_YOUR INSTRUCTIONS_
Will you give every entry again exactly as it stands?

_DATASET RECORDS_
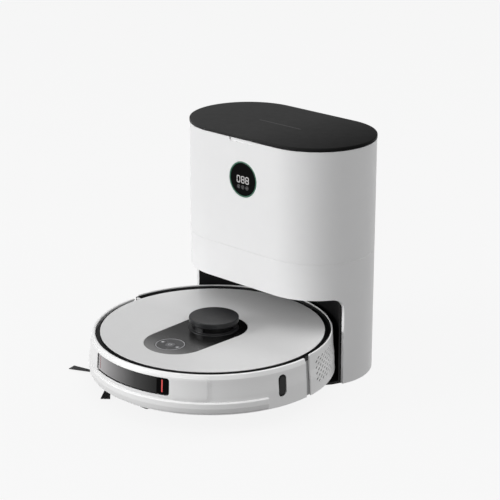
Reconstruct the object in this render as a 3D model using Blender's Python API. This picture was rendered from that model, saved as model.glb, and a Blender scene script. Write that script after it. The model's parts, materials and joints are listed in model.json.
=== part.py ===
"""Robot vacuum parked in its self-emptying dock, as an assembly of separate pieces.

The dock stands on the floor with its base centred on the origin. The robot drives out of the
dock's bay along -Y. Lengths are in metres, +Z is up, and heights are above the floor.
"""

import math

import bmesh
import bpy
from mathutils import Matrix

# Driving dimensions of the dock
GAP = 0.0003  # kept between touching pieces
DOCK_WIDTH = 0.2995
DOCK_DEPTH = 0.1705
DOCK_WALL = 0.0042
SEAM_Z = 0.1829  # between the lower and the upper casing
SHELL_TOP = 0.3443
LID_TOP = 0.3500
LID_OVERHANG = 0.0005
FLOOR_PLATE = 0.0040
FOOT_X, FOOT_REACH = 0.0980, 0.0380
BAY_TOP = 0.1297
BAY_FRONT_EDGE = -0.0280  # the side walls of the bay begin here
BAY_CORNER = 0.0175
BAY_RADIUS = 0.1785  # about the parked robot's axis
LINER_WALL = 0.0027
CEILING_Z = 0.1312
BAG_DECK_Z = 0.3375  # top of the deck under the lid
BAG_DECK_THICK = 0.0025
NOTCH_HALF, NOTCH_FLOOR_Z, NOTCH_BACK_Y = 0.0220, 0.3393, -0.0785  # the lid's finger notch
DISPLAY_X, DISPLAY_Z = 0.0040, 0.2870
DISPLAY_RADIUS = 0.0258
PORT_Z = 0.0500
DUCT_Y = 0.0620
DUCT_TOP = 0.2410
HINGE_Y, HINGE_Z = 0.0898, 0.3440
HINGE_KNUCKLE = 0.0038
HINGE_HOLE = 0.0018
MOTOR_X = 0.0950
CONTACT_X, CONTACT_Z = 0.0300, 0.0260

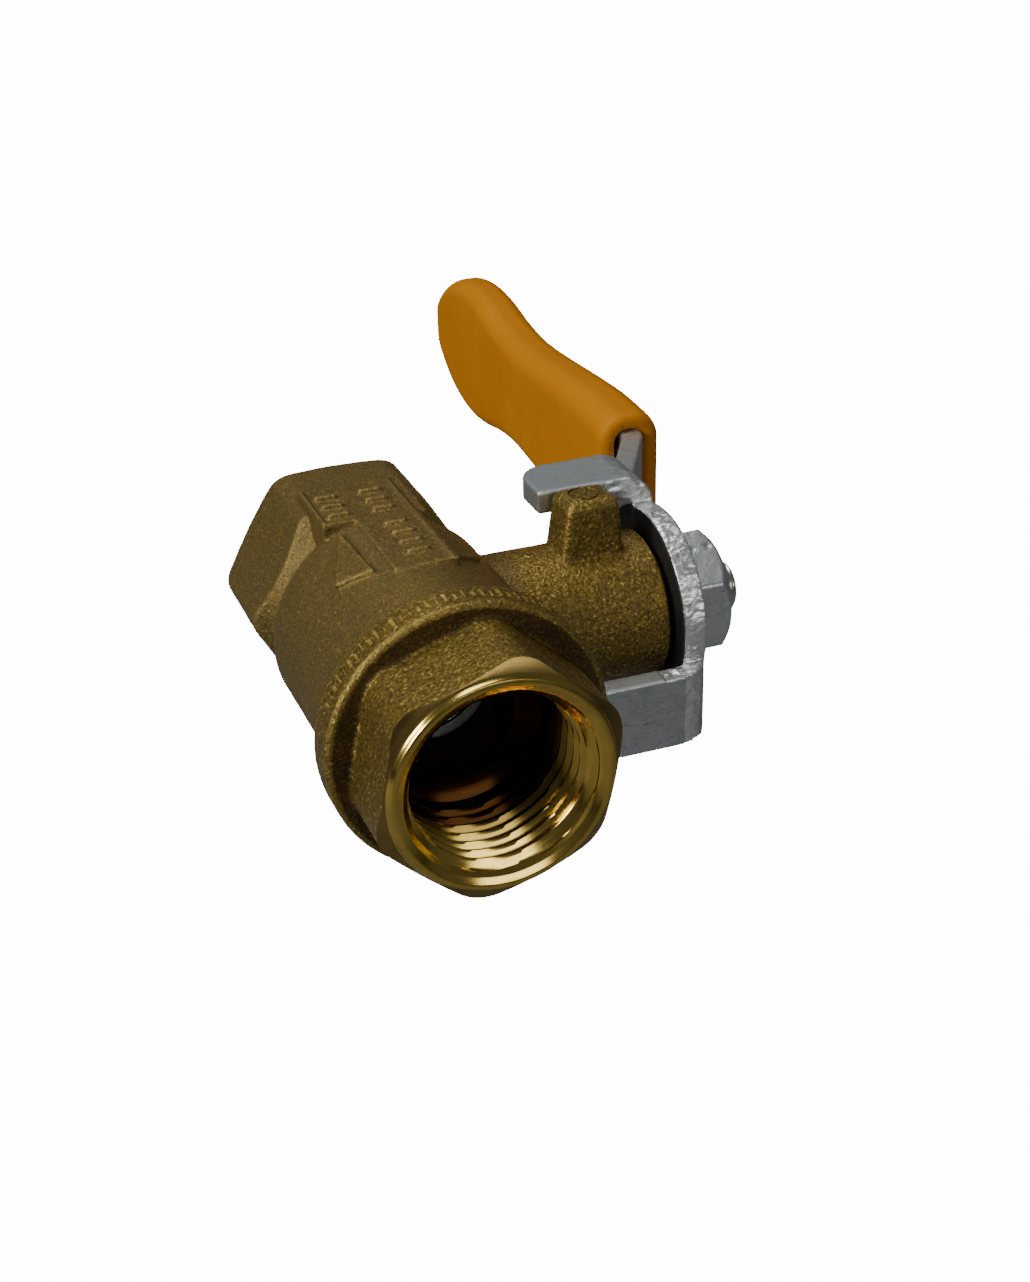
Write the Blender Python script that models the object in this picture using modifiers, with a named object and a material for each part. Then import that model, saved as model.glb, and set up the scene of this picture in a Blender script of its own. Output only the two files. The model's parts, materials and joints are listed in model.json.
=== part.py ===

_SOLVED EXERCISE_
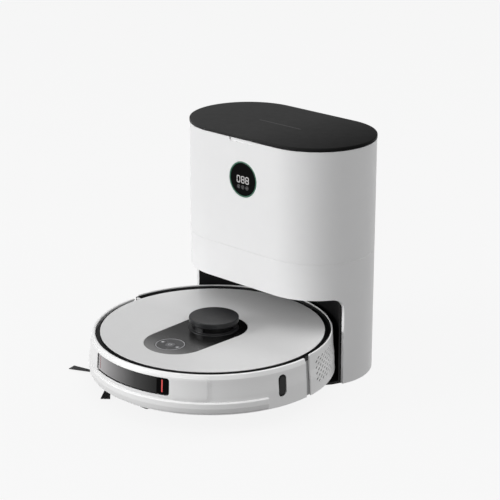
Reconstruct the object in this render as a 3D model using Blender's Python API. This picture was rendered from that model, saved as model.glb, and a Blender scene script. Write that script after it. The model's parts, materials and joints are listed in model.json.
=== part.py ===
"""Robot vacuum parked in its self-emptying dock, as an assembly of separate pieces.

The dock stands on the floor with its base centred on the origin. The robot drives out of the
dock's bay along -Y. Lengths are in metres, +Z is up, and heights are above the floor.
"""

import math

import bmesh
import bpy
from mathutils import Matrix

# Driving dimensions of the dock
GAP = 0.0003  # kept between touching pieces
DOCK_WIDTH = 0.2995
DOCK_DEPTH = 0.1705
DOCK_WALL = 0.0042
SEAM_Z = 0.1829  # between the lower and the upper casing
SHELL_TOP = 0.3443
LID_TOP = 0.3500
LID_OVERHANG = 0.0005
FLOOR_PLATE = 0.0040
FOOT_X, FOOT_REACH = 0.0980, 0.0380
BAY_TOP = 0.1297
BAY_FRONT_EDGE = -0.0280  # the side walls of the bay begin here
BAY_CORNER = 0.0175
BAY_RADIUS = 0.1785  # about the parked robot's axis
LINER_WALL = 0.0027
CEILING_Z = 0.1312
BAG_DECK_Z = 0.3375  # top of the deck under the lid
BAG_DECK_THICK = 0.0025
NOTCH_HALF, NOTCH_FLOOR_Z, NOTCH_BACK_Y = 0.0220, 0.3393, -0.0785  # the lid's finger notch
DISPLAY_X, DISPLAY_Z = 0.0040, 0.2870
DISPLAY_RADIUS = 0.0258
PORT_Z = 0.0500
DUCT_Y = 0.0620
DUCT_TOP = 0.2410
HINGE_Y, HINGE_Z = 0.0898, 0.3440
HINGE_KNUCKLE = 0.0038
HINGE_HOLE = 0.0018
MOTOR_X = 0.0950
CONTACT_X, CONTACT_Z = 0.0300, 0.0260

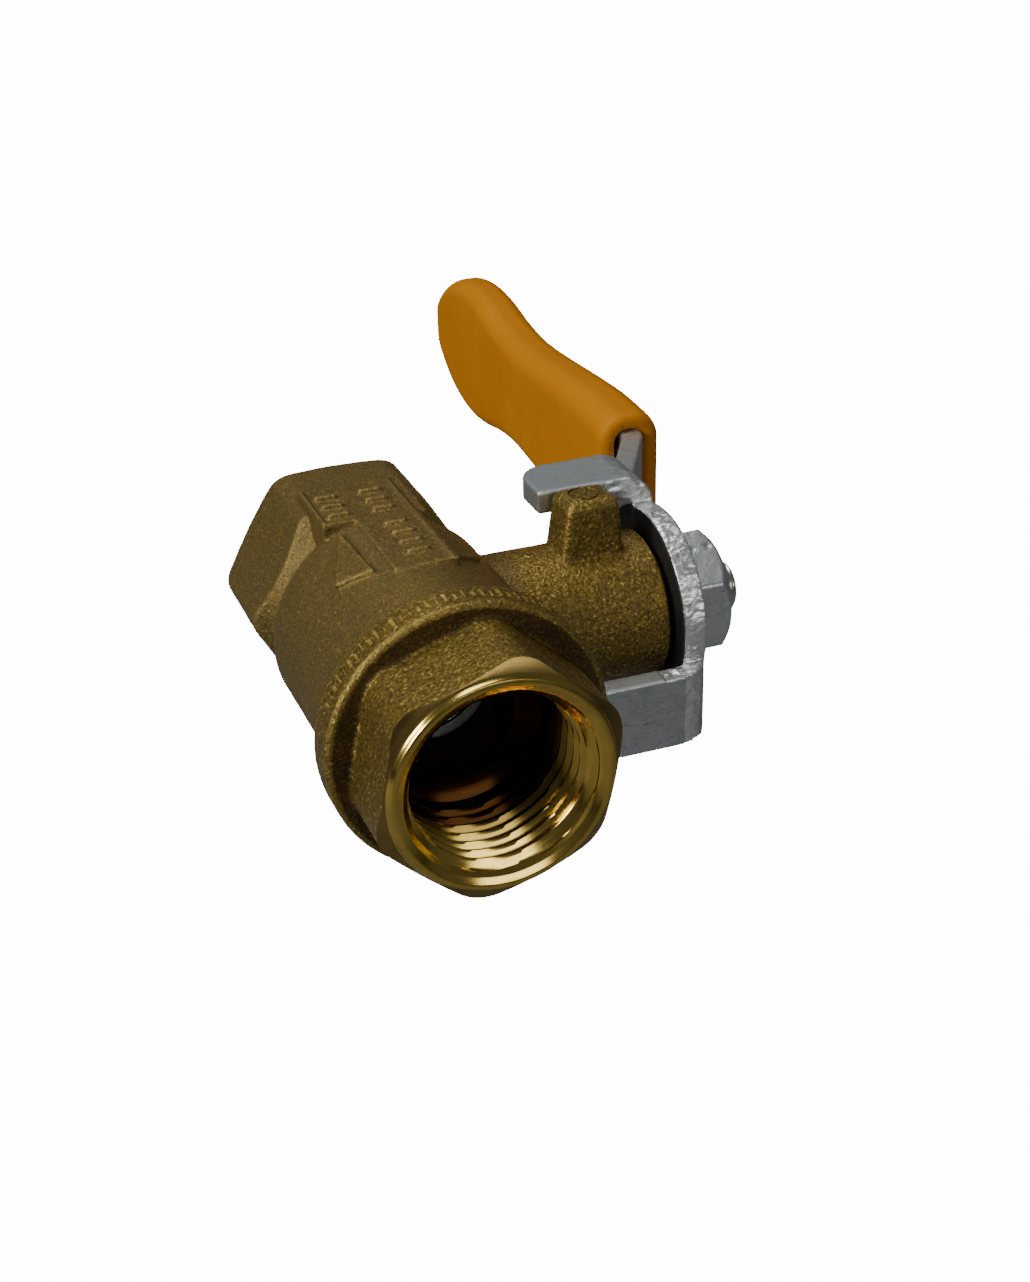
Write the Blender Python script that models the object in this picture using modifiers, with a named object and a material for each part. Then import that model, saved as model.glb, and set up the scene of this picture in a Blender script of its own. Output only the two files. The model's parts, materials and joints are listed in model.json.
=== part.py ===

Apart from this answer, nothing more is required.